[sheepdog] [PATCH RFC] employ gnu99 style of GCC

Liu Yuan namei.unix at gmail.com
Mon Apr 29 14:48:47 CEST 2013

On 04/29/2013 08:38 PM, Hitoshi Mitake wrote:
> Of course I don't say variable declarations is the most important
> problem for source code readability. Its role is very little. But I
> strongly believe that variables with narrow scope can contribute to
> the readability. e.g. If we write a variable used as an index in an
> initializatoin part of for statement like this: for (int i = 0; ...),
> we can forget about the variable when we are focusing on the outside
> of the loop.

for (int i = 0; ...) might looks a nice candy but seems your RFC romove
'RB_ROOT', which is very handy macro.

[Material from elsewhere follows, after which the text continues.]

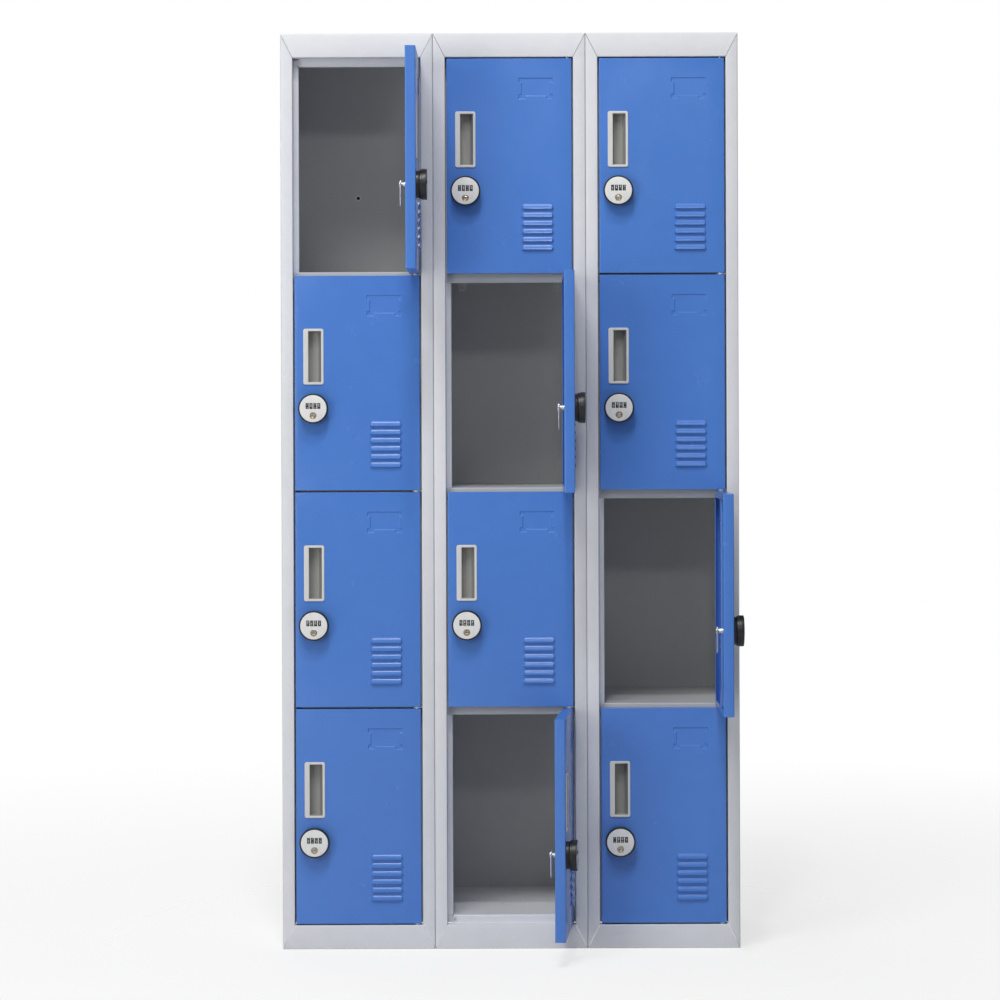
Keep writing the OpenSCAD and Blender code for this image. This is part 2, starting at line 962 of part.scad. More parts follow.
// Recess pressed in for a card, from y = front back to its floor, grown by grow
module card_recess(grow, front) {
    tab = 2 * (card_reach - grow);
    translate([door_w - card_inset - card_w / 2, 0, door_h - card_drop - card_h / 2])
        difference() {
            frustum(card_w + 2 * grow, card_h + 2 * grow, 1, front, card_depth);
            for (side = [-1, 1])
                translate([side * card_w / 2, 0, 0])
                    frustum(tab, card_side - 2 * grow, -1, front - EPS, card_depth + EPS);
            translate([0, 0, -card_h / 2])
                frustum(card_bar - 2 * grow, tab, -1, front - EPS, card_depth + EPS);
        }
}

module door_panel(c, r) {
    path = [
        [door_lip, door_t],
        [0, door_t],
        [0, 0],
        [door_w, 0],
        [door_w, door_t],
        [door_w - door_lip, door_t]
    ];
    color(DOOR_BLUE)
        at_door(c, r) {
            difference() {
                union() {
                    linear_extrude(door_h)
                        polygon(sheet(path, door_sheet));
                    door_end(path);
                    translate([0, 0, door_h])
                        mirror([0, 0, 1])
                            door_end(path);
                    louvre_hoods();
                    translate([0, door_sheet, 0])
                        card_recess(door_sheet * tan(22.5), -EPS);
                }
                louvre_voids();
                card_recess(0, -OUT);
                translate([pull_x, 0, pull_z])
                    plate(-OUT, door_sheet + OUT)
                        square([cut_w, cut_h]);
                translate([lock_inset, 0, lock_z])
                    rod(-OUT, door_sheet + OUT, barrel_r + fit / 2);
                translate([door_w - hinge_inset, hinge_inset, -OUT])
                    cylinder(r = pin_r + pin_clear, h = door_h + 2 * OUT);
            }
            stiffener();
        }
}

// Closed bottom of the pan, with its inner lip
module door_end(path) {
    linear_extrude(door_sheet)
        polygon(face(path, 0, door_sheet));
    translate([door_lip + fit, door_t - door_sheet, 0])
        cube([door_w - 2 * (door_lip + fit), door_sheet, door_end_lip]);
}

// Hat channel up the inside of the door
module stiffener() {
    foot = door_sheet;
    crown = door_t - 2 * door_sheet;
    path = [
        [stiff_x - stiff_foot, foot],
        [stiff_x, foot],
        [stiff_x, crown],
        [stiff_x + stiff_w, crown],
        [stiff_x + stiff_w, foot],
        [stiff_x + stiff_w + stiff_foot, foot]
    ];
    translate([0, 0, door_sheet + fit])
        linear_extrude(door_h - 2 * (door_sheet + fit))
            polygon(sheet(path, door_sheet));
}

// ---- Pull and rose ------------------------------------------------------------

module pull() {
    hollow_l = pull_wall + fit;
    hollow_r = cut_w - pull_wall - fit;
    translate([pull_x, 0, pull_z])
        difference() {
            union() {
                translate([-pull_border, 0, -pull_border])
                    plate(-pull_flange, 0)
                        rounded(pull_w, pull_h, pull_corner);
                translate([fit, 0, fit])
                    plate(-EPS, pull_depth)
                        square([cut_w - 2 * fit, cut_h - 2 * fit]);
            }
            translate([0, 0, hollow_l])
                linear_extrude(cut_h - 2 * hollow_l)
                    polygon([
                        [pull_lip, -pull_flange - OUT],
                        [pull_lip, pull_lip_t - pull_flange],
                        [hollow_l, pull_lip_t - pull_flange],
                        [hollow_l, cup_back],
                        [hollow_r - pull_slope, cup_back],
                        [hollow_r, -pull_flange],
                        [hollow_r, -pull_flange - OUT]
                    ]);
        }
}

module lock_rose() {
    difference() {
        union() {
            rod(-rose_t, 0, rose_r);
            rod(-EPS, barrel_l, barrel_r);
        }
        rod(-rose_t - OUT, barrel_l + OUT, spindle_r + pin_clear);
    }
}

module rose_nut() {
    difference() {
        hex_rod(door_sheet, door_sheet + nut_t, nut_r);
        rod(0, door_sheet + nut_t + OUT, barrel_r + pin_clear);
    }
}

module door_fittings(c, r) {
    at_door(c, r) {
        color(PULL_GREY)
            pull();
        translate([lock_inset, 0, lock_z]) {
            color(LOCK_BLACK)
                lock_rose();
            color(ZINC)
                rose_nut();
        }
    }
}

// ---- Lock knob ----------------------------------------------------------------

module at_dials() {
    for (i = [0 : dials - 1])
        translate([(i - (dials - 1) / 2) * dial_pitch, dial_y, dial_rise])
            children();
}

module knob_body() {
    difference() {
        union() {
            rod(knob_back - neck_t, knob_back, neck_r);
            plate(knob_front, knob_back - neck_t + EPS)
                difference() {
                    circle(knob_r);
                    for (i = [0 : grooves - 1])
                        rotate((i - (grooves - 1) / 2) * groove_step)
                            translate([-groove / 2, knob_r - groove])
                                square([groove, 2 * groove]);
                }
            rod(knob_back - EPS, cam_y + cam_t, spindle_r);
        }
        rod(knob_front - OUT, face_back + seat_gap, face_r + fit / 2);
        translate([-case_w / 2, face_back, dial_rise - case_h / 2])
            cube([case_w, case_back - face_back, case_h]);
        axle(seat_gap);
        translate([0, 0, -key_drop])
            rod(face_front - OUT, face_front + key_l + seat_gap, key_r + seat_gap);
    }
}

module face_plate() {
    difference() {
        rod(face_front, face_back, face_r);
        at_dials()
            translate([-window_w / 2, -dial_y + face_front - OUT, -window_h / 2])
                cube([window_w, face_t + 2 * OUT, window_h]);
        translate([0, 0, -key_drop])
            rod(face_front - OUT, face_back + OUT, key_r + seat_gap);
    }
}

// Axle of the dials, grown all round by gap
module axle(gap) {
    reach = case_w / 2 + axle_seat + gap;
    translate([-reach, dial_y, dial_rise])
        rotate([0, 90, 0])
            cylinder(r = axle_r + gap, h = 2 * reach);
}

module key_cylinder() {
    translate([0, 0, -key_drop])
        difference() {
            rod(face_front, face_front + key_l, key_r);
            plate(face_front - OUT, face_front + key_l / 2)
                translate([-key_slot_l / 2, -key_slot_w / 2])
                    square([key_slot_l, key_slot_w]);
        }
}

// Cam on the end of the spindle, hanging down when the lock is open
module cam() {
    difference() {
        plate(cam_y, cam_y + cam_t)
            union() {
                circle(cam_w / 2);
                translate([0, -cam_reach + cam_w / 2])
                    circle(cam_w / 2);
                translate([-cam_w / 2, -cam_reach + cam_w / 2])
                    square([cam_w, cam_reach - cam_w / 2]);
            }
        rod(cam_y - OUT, cam_y + cam_t + OUT, spindle_r + seat_gap);
    }
}

module cam_screw() {
    head_y = cam_y + cam_t + seat_gap;
    rod(head_y, head_y + screw_head, spindle_r + cam_screw_rim);
}

module lock_knob(c, r) {
    at_door(c, r)
        translate([lock_inset, 0, lock_z]) {
            color(LOCK_BLACK)
                knob_body();
            color(FACE_WHITE)
                face_plate();
            color(ZINC) {
                axle(0);
                cam();
                cam_screw();
            }
            color(BRASS)
                key_cylinder();
        }
}

// Edge of a dial, with a notch between each place and the next
function dial_edge() =
    let (half = 180 / dial_places, flank = half * 0.25)
    [for (i = [0 : dial_places - 1])
        each [for (k = [[0, dial_r - dial_notch], [flank, dial_r], [half, dial_r],
                        [2 * half - flank, dial_r]])
            turned([k[1], 0], 2 * half * i + k[0])]];

module dial_wheels(c, r) {
    color(LOCK_BLACK)
        at_door(c, r)
            translate([lock_inset, 0, lock_z])
                at_dials()
                    rotate([0, 90, 0])
                        translate([0, 0, -dial_t / 2])
                            linear_extrude(dial_t)
                                difference() {
                                    polygon(dial_edge());
                                    circle(axle_r + pin_clear);
                                }
}

// ---- Nodes --------------------------------------------------------------------

side_panels_left();
side_panels_right();
top_panels();
base_panels();
back_panels();
shelves();
shelf_clips();
clip_screws();
bay_bolts();
hinge_plates();
hinge_pins();
frame_rivets();
for (c = [0 : BAYS - 1], r = [0 : TIERS - 1]) {
    door_panel(c, r);
    door_fittings(c, r);
    lock_knob(c, r);
    dial_wheels(c, r);
}
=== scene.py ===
import json
import math
import random

import bmesh
import bpy
from mathutils import Matrix, Vector

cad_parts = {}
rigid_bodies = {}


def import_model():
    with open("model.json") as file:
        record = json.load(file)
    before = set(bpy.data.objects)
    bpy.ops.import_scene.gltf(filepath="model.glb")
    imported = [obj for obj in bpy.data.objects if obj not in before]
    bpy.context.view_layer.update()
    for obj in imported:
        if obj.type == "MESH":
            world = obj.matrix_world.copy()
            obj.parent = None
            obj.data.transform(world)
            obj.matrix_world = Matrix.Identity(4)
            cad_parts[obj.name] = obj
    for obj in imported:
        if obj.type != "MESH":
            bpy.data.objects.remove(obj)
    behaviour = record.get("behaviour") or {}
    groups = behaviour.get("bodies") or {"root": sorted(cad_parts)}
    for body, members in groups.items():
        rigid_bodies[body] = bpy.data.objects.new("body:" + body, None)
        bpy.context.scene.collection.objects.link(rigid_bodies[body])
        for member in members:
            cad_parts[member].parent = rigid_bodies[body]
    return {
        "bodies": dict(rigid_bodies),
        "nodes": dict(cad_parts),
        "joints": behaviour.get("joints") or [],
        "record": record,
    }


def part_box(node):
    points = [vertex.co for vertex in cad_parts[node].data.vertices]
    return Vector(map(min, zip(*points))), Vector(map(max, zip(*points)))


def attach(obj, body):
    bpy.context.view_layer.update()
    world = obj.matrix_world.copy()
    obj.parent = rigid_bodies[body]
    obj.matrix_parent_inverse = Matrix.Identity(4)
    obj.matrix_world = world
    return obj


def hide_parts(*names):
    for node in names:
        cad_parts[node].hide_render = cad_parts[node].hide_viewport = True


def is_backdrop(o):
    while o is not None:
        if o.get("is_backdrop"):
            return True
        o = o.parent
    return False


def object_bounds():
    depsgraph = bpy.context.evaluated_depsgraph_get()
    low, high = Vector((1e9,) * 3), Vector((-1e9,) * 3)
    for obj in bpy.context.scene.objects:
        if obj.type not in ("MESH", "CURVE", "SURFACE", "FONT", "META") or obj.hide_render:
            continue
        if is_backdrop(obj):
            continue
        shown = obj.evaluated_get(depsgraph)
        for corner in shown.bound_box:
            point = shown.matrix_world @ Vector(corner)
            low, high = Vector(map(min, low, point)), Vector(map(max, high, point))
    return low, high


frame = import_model()
BOUNDS_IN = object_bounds()
NODES = frame["nodes"]
JOINTS = {joint["name"]: joint for joint in frame["joints"]}
RECORD = frame["record"]
TAGS = sorted(name[5:] for name in frame["bodies"] if name.startswith("door_"))
MM = 0.001
SHARP = math.radians(34)
NOISE_SPAN = (0.3, 0.7)
random.seed(7)


def linked(thing):
    """Puts an object into the scene."""
    bpy.context.scene.collection.objects.link(thing)
    return thing


# ---------------------------------------------------------------- shader graphs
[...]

I take this as a price to pay.

>> > 
>> > Most of time it is always easier to add statements into an existing
>> > functions to add more features or fix bugs, or just lazy to add helpers
>> > to abstract away the details because at the time one might think it is
>> > obvious to put it in a big function. Many reasons contribute to the
>> > bloated and hard-to-understand functions, but not the variable
>> > declaration. If we always have functions smaller than, say 30 lines
>> > (this is quite theoretical and just take it as a optional target), I
>> > don't think we'll have problems that your patch aims to solve.
>> > 
>> > So instead of playing with variables, we are better off if we fix the
>> > problems from the ground that if some functions doesn't looks
>> > self-explanatory and complex with too many lines, parameters, variables,
>> > it is the time to put it in a bigger picture and re-structure them.
> Keeping each functions short and clean is one of the most important
> thing for readability. Of course I don't disagree with this
> opinion. But functions with less than 30 lines is not a realistic
> target. e.g. sheep/cluster/corosync.c has some big switch statements
> and they would be optimal forms.

So if the rule applies to switch case, I think it should be rephrased as
each case handling should be less than 30 lines. If many case handling
break this rules, we should use function pointer approach instead.

One more question, does RHEL 5 support GNU-C99 fully? And other platform
such as old debian, you know, many servers in production is very
conventional and impossible to upgrade GCC.